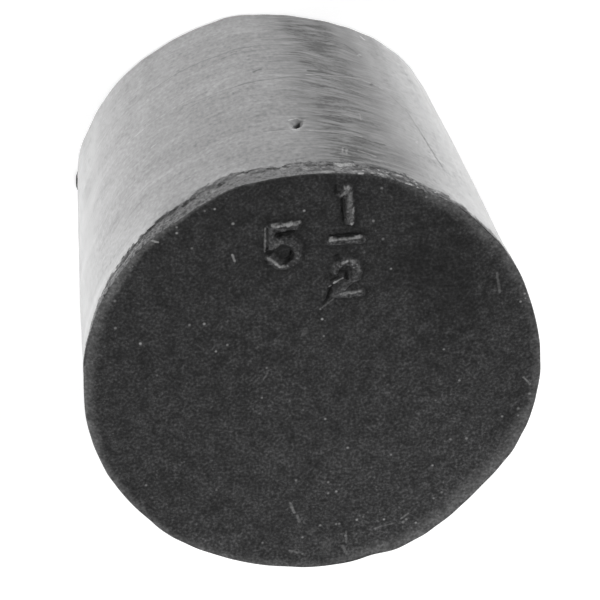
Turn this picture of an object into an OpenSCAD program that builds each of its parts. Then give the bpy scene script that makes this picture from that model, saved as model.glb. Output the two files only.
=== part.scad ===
// Tapered solid rubber stopper, size 5 1/2, moulded in one piece.
// The origin is the centre of the small end, which the stopper stands on. +Z runs up the axis to
// the large end, and +Y points to the side of the large face that carries the size number.

/* [Plug] */
// Diameter of the large end, before its rim is trimmed
large_end_d = 28; // [18:0.5:60]
// Diameter of the small end, where the line of the side meets its face
small_end_d = 24; // [12:0.5:50]
// Length from one end face to the other
plug_length = 25; // [12:0.5:60]

/* [Small end] */
// Radius that the mould leaves round the edge that enters the neck first
lead_edge_r = 0.4; // [0.1:0.1:3]

/* [Trimmed rim] */
// Depth of the deepest flat that the trimming knife leaves in the large end's rim
flat_depth = 0.2; // [0.05:0.05:1]

/* [Hidden] */
$fn = 180;

large_end_r = large_end_d / 2;
small_end_r = small_end_d / 2;
// Angle between the side and the axis
side_lean = atan2(large_end_r - small_end_r, plug_length);
// The lead edge's arc is tangent to the small face and to the side: its centre's distance from the
// axis, and the point where it runs into the side
arc_x = small_end_r - lead_edge_r * (1 - sin(side_lean)) / cos(side_lean);
arc_end = [arc_x + lead_edge_r * cos(side_lean), lead_edge_r * (1 - sin(side_lean))];

// Flats left by the trimming knife: bearing from +Y, clockwise as seen looking down on the large
// end, and depth as a share of the deepest one
knife_flats = [
    [-54, 0.5], [-36, 0.9], [-10, 0.4], [4, 0.8], [26, 0.4], [130, 1], [170, 0.5], [-112, 0.3]
];
// Distance that a cutting block runs past the rubber
overcut = 1;

rubber_grey = [0.24, 0.24, 0.25];

// Half of the section through the axis: straight tapered side, rounded lead edge
module half_section() {
    polygon([[0, 0], [arc_x, 0], arc_end, [large_end_r, plug_length], [0, plug_length]]);
    translate([arc_x, lead_edge_r]) circle(lead_edge_r);
}

// Everything outside one straight stroke of the knife, which runs parallel to the axis. The side
// tapers away from the stroke, so the flat dies out below the rim by itself.
module knife_stroke(depth) {
    width = 2 * (large_end_r + overcut);
    translate([-width / 2, large_end_r - depth, -overcut])
        cube([width, width, plug_length + 2 * overcut]);
}

module stopper() {
    color(rubber_grey)
        difference() {
            rotate_extrude() half_section();
            for (flat = knife_flats)
                rotate(-flat[0]) knife_stroke(flat[1] * flat_depth);
        }
}

stopper();
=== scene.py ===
"""Dresses a moulded rubber stopper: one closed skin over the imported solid, and the stage it stands on.

Shapes are worked out in millimetres and turned into metres when they become meshes. A bearing is an
angle about the axis in degrees, from +Y, where the size number is, towards +X.
"""

import math
from functools import partialmethod
from types import SimpleNamespace

import bpy
import numpy as np
from bpy.props import FloatProperty, FloatVectorProperty, IntProperty, PointerProperty
from mathutils import Matrix, Vector


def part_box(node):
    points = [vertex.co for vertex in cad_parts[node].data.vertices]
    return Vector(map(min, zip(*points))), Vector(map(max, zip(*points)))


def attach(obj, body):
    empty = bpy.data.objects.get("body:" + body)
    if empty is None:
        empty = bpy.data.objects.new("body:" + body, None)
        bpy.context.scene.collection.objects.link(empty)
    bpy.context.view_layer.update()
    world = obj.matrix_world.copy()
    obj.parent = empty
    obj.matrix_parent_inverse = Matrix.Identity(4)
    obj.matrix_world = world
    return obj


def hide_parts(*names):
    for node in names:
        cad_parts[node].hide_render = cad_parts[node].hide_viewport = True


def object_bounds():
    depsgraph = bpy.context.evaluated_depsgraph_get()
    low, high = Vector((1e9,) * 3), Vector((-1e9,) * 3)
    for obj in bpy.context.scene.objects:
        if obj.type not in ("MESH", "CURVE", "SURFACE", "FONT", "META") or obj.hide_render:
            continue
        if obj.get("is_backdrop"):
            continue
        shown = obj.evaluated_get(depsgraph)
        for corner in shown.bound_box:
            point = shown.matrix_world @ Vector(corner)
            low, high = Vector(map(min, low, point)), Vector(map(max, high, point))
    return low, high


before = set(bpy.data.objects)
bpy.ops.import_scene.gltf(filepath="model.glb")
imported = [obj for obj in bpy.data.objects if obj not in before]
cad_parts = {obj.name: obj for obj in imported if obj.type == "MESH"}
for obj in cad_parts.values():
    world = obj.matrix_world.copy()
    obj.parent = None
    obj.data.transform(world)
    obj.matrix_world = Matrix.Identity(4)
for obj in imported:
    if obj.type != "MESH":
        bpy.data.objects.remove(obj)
CAD_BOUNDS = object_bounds()

bl_info = {
    "name": "Rubber Stopper",
    "version": (1, 0, 0),
    "blender": (4, 5, 0),
    "location": "3D View > Sidebar > Stopper",
    "description": "Builds the skin of a moulded rubber stopper and the studio stage for it",
    "category": "Mesh",
}

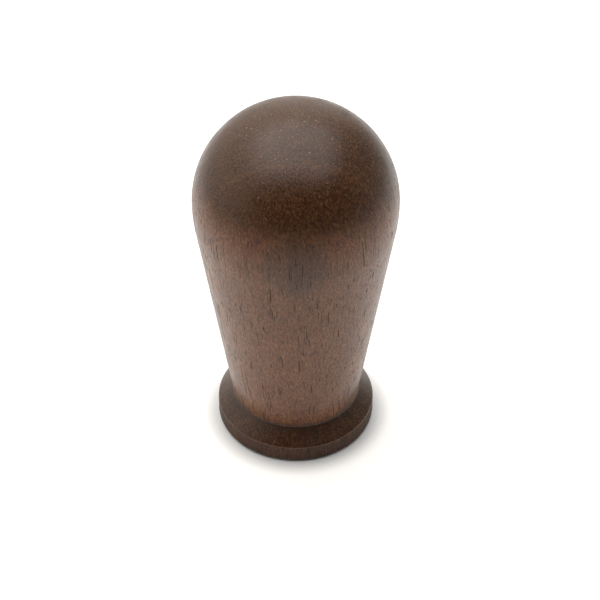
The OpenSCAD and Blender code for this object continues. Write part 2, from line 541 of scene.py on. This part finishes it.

• **The request**
The lines from the one containing "axis. The side" to the one containing "if empty is", both included, are to be extracted exactly; give no other line.

• **Written response**
// Everything outside one straight stroke of the knife, which runs parallel to the axis. The side
// tapers away from the stroke, so the flat dies out below the rim by itself.
module knife_stroke(depth) {
    width = 2 * (large_end_r + overcut);
    translate([-width / 2, large_end_r - depth, -overcut])
        cube([width, width, plug_length + 2 * overcut]);
}

module stopper() {
    color(rubber_grey)
        difference() {
            rotate_extrude() half_section();
            for (flat = knife_flats)
                rotate(-flat[0]) knife_stroke(flat[1] * flat_depth);
        }
}

stopper();
=== scene.py ===
"""Dresses a moulded rubber stopper: one closed skin over the imported solid, and the stage it stands on.

Shapes are worked out in millimetres and turned into metres when they become meshes. A bearing is an
angle about the axis in degrees, from +Y, where the size number is, towards +X.
"""

import math
from functools import partialmethod
from types import SimpleNamespace

import bpy
import numpy as np
from bpy.props import FloatProperty, FloatVectorProperty, IntProperty, PointerProperty
from mathutils import Matrix, Vector


def part_box(node):
    points = [vertex.co for vertex in cad_parts[node].data.vertices]
    return Vector(map(min, zip(*points))), Vector(map(max, zip(*points)))


def attach(obj, body):
    empty = bpy.data.objects.get("body:" + body)
    if empty is None:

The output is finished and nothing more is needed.